Two new quirky limits apply beginning in 2026. First, charitable gifts are allowed only if they exceed 0.5% of adjusted gross income (AGI).

This means if someone has AGI of $200,000, the first $1,000 of gifts cannot be counted as a deductible charitable gift, even if they itemize.

A second limit applies to those in the highest tax bracket of 37%. The tax benefit of the charitable gift is limited to 35 %.

A married tax filer must have taxable income of $768,000 in 2026 to be in the top bracket. This is $640,600 for a single filer.

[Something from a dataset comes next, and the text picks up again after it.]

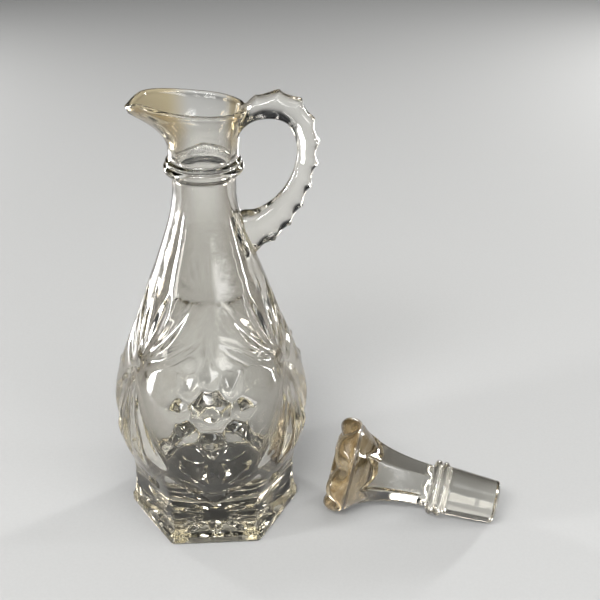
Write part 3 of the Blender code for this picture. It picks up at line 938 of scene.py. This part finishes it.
def stopper_glass(place_matrix):
    """The stopper's glass, with the amber stain and the crust that are left on its head."""
    nodes = Nodes(bpy.data.materials.new("stopper_glass"))
    sockets = {
        "Vector": nodes.add("ShaderNodeTexCoord", output="Object"),
        "Location": place_matrix.translation * UNIT,
        "Rotation": place_matrix.to_euler(),
    }
    place = nodes.add("ShaderNodeMapping", sockets, {"vector_type": "TEXTURE"})
    depth = nodes.axis(place, "Z")
    swirl = nodes.noise(place, STOPPER_SWIRL_SCALE)
    ripple = nodes.noise(place, STOPPER_RIPPLE_SCALE)
    blotch = nodes.noise(place, STOPPER_BLOTCH_SCALE, detail=3.0, roughness=0.6)

    stain = depth.between_sizes(STAIN_DEPTHS) * (0.75 + 0.25 * ripple.between(0.35, 0.65))
    tint = nodes.mix_colour(stain, GLASS_TINT, STAIN_TINT)
    rough = SMOOTH_ROUGHNESS + RIPPLE_ROUGHNESS * ripple + STAIN_ROUGHNESS * stain
    waves = nodes.bump(swirl, STOPPER_SWIRL_DEPTH)
    normal = nodes.bump(ripple, STOPPER_RIPPLE_DEPTH, waves)

    crust_tint = nodes.mix_colour(blotch.between(0.3, 0.7), DARK_CRUST_TINT, PALE_CRUST_TINT)
    # Painted shade: a dark line where the head meets the shank, mixed into the crust's colour and
    # share
    seam_shade = depth.between_sizes(SEAM_SHADE_NEAR_DEPTHS) * depth.between_sizes(SEAM_SHADE_FAR_DEPTHS)
    crust_tint = nodes.mix_colour(seam_shade, crust_tint, SEAM_SHADE_TINT)
    crust = stain * (0.14 + 0.22 * blotch.between(0.35, 0.65)) + 0.6 * seam_shade
    return finish_glass(nodes, tint, rough, normal, crust_tint, crust, LAMP_LIGHT_THROUGH)


def plain_floor():
    """A pale matt floor, far larger than the view."""
    mesh = bmesh.new()
    bmesh.ops.create_grid(mesh, x_segments=1, y_segments=1, size=FLOOR_REACH)
    bmesh.ops.translate(mesh, vec=(0, 0, -FLOOR_DROP), verts=mesh.verts)
    data = bpy.data.meshes.new("floor")
    mesh.to_mesh(data)
    mesh.free()
    floor = bpy.data.objects.new("floor", data)
    bpy.context.scene.collection.objects.link(floor)
    nodes = Nodes(bpy.data.materials.new("pale_floor"))
    place = nodes.add("ShaderNodeTexCoord", output="Object")
    colour = nodes.mix_colour(nodes.noise(place, FLOOR_GRAIN_SCALE), *FLOOR_SHADES)
    sockets = {"Base Color": colour, "Roughness": 0.9, "Specular IOR Level": 0.0}
    matt = nodes.add("ShaderNodeBsdfPrincipled", sockets)
    nodes.add("ShaderNodeOutputMaterial", {"Surface": matt})
    data.materials.append(nodes.owner)


def fade_edges(lamp):
    """Makes an area lamp brightest in its middle and dark at its edges, as a soft box is."""
    nodes = Nodes(lamp)
    place = nodes.add("ShaderNodeNewGeometry", output="Parametric")
    across, up = (nodes.axis(place, letter) for letter in "XY")
    glow = across.between(0.0, LAMP_FADE) * across.between(1.0, 1.0 - LAMP_FADE)
    glow = glow * up.between(0.0, LAMP_FADE) * up.between(1.0, 1.0 - LAMP_FADE)
    light = nodes.add("ShaderNodeEmission", {"Strength": glow * LAMP_GAIN})
    nodes.add("ShaderNodeOutputLight", {"Surface": light})


def soft_box(name, degrees, elevation, distance, size, power, aim=BODY_AIM):
    """An area lamp of a width and height, at an angle round the cruet, facing its axis."""
    lamp = bpy.data.lights.new(name, "AREA")
    lamp.shape = "RECTANGLE"
    lamp.size, lamp.size_y = size
    lamp.energy = power
    fade_edges(lamp)
    turn, rise = math.radians(degrees), math.radians(elevation)
    level = math.cos(rise)
    away = Vector((math.sin(turn) * level, -math.cos(turn) * level, math.sin(rise)))
    obj = bpy.data.objects.new(name, lamp)
    obj.matrix_world = away.to_track_quat("Z", "Y").to_matrix().to_4x4()
    obj.location = Vector((0, 0, aim)) + away * distance
    obj.visible_camera = False
    bpy.context.scene.collection.objects.link(obj)
    return obj


def edge_strip(name, degrees, distance, size, power):
    """A small lamp low behind the cruet that lights the edges of the glass, and no matt surface."""
    strip = soft_box(name, degrees, 0, distance, size, power, aim=FOOT_AIM)
    strip.visible_diffuse = False


def studio_light():
    soft_box("front_right_box", 36, 18, 0.95, (1.0, 0.26), 3.4)
    soft_box("upper_front_box", -22, 44, 1.0, (0.7, 0.3), 7.5)
    edge_strip("left_edge_strip", -132, 0.32, (0.20, 0.08), 0.2)
    edge_strip("right_edge_strip", 158, 0.34, (0.10, 0.08), 0.15)
    soft_box("left_strip", -75, 4, 0.80, (0.12, 0.28), 5)
    soft_box("back_left_strip", -134, 4, 0.90, (0.10, 0.44), 5.5)
    soft_box("back_right_strip", 128, 12, 1.0, (0.10, 0.48), 5.5)
    soft_box("right_strip", 84, 8, 0.85, (0.04, 0.40), 2)
    soft_box("top_box", 20, 70, 1.2, (1.0, 1.0), 4.2)
    world = bpy.data.worlds.new("studio")
    world.use_nodes = True
    background = world.node_tree.nodes["Background"]
    background.inputs["Color"].default_value = (0.9, 0.95, 1.0, 1.0)
    background.inputs["Strength"].default_value = 0.02
    bpy.context.scene.world = world


def photograph_camera():
    turn, pitch, roll = (math.radians(a) for a in (CAMERA_TURN, CAMERA_PITCH, CAMERA_ROLL))
    yaw = math.radians(CAMERA_YAW) - turn
    forward = Vector(
        (math.sin(yaw) * math.cos(pitch), math.cos(yaw) * math.cos(pitch), -math.sin(pitch))
    )
    level = Vector((math.cos(yaw), -math.sin(yaw), 0))
    below = forward.cross(level)
    right = math.cos(roll) * level + math.sin(roll) * below
    down = math.cos(roll) * below - math.sin(roll) * level
    camera = bpy.data.cameras.new("camera")
    camera.lens = CAMERA_LENS
    camera.sensor_width = CAMERA_SENSOR
    camera.clip_start = 0.01
    obj = bpy.data.objects.new("camera", camera)
    obj.matrix_world = Matrix((right, -down, -forward)).transposed().to_4x4()
    place = (CAMERA_DISTANCE * math.sin(turn), -CAMERA_DISTANCE * math.cos(turn), CAMERA_HEIGHT)
    obj.location = Vector(place) * UNIT
    bpy.context.scene.collection.objects.link(obj)
    bpy.context.scene.camera = obj


def set_light_paths():
    cycles = bpy.context.scene.cycles
    cycles.max_bounces = 32
    cycles.transmission_bounces = 32
    cycles.glossy_bounces = 12
    cycles.transparent_max_bounces = 32
    cycles.caustics_refractive = False
    cycles.caustics_reflective = False
    bpy.context.scene.view_settings.view_transform = "Standard"


def dress(obj, node, material):
    obj.data.materials.clear()
    obj.data.materials.append(material)
    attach(obj, "root")
    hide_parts(node)


body = to_object("glass_cruet", make_cruet_body())
handle = to_object("handle_shape", make_handle())
cruet = join_with_round(body, handle)
dress(cruet, "cruet", cruet_glass())

stopper_mesh, stopper_matrix = make_stopper()
stopper = to_object("glass_stopper", stopper_mesh)
dress(stopper, "stopper", stopper_glass(stopper_matrix))

plain_floor()
studio_light()
photograph_camera()
set_light_paths()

These two deduction cutbacks do not apply to a QCD. A QCD allows the IRA distribution to be excluded from income rather than claimed as a deduction.

Since the QCD is not reported as a deduction, the new limits do not apply. So even itemizers should use QCDs in 2026 if they are eligible.

Still a year away, in 2027, is a new tax credit for gifts to qualified scholarship-granting organizations, or SGOs.

An SGO must be approved by the state, so it is likely that some states will participate and others will not.

The SGO provides scholarships to students who have a family income of 300% or less of the median local income. The specific rules will come this year.

A tax credit is a dollar-for-dollar reduction in your tax liability. The SGO credit is capped at $3,400 for married filers and $1,700 for single filers.

This means that a married couple could give $3,400 to an SGO, and it costs them nothing so long as they have a federal tax liability of $3,400.

The Treasury Department still needs to add some meat to the rules. States can then decide whether they want to participate.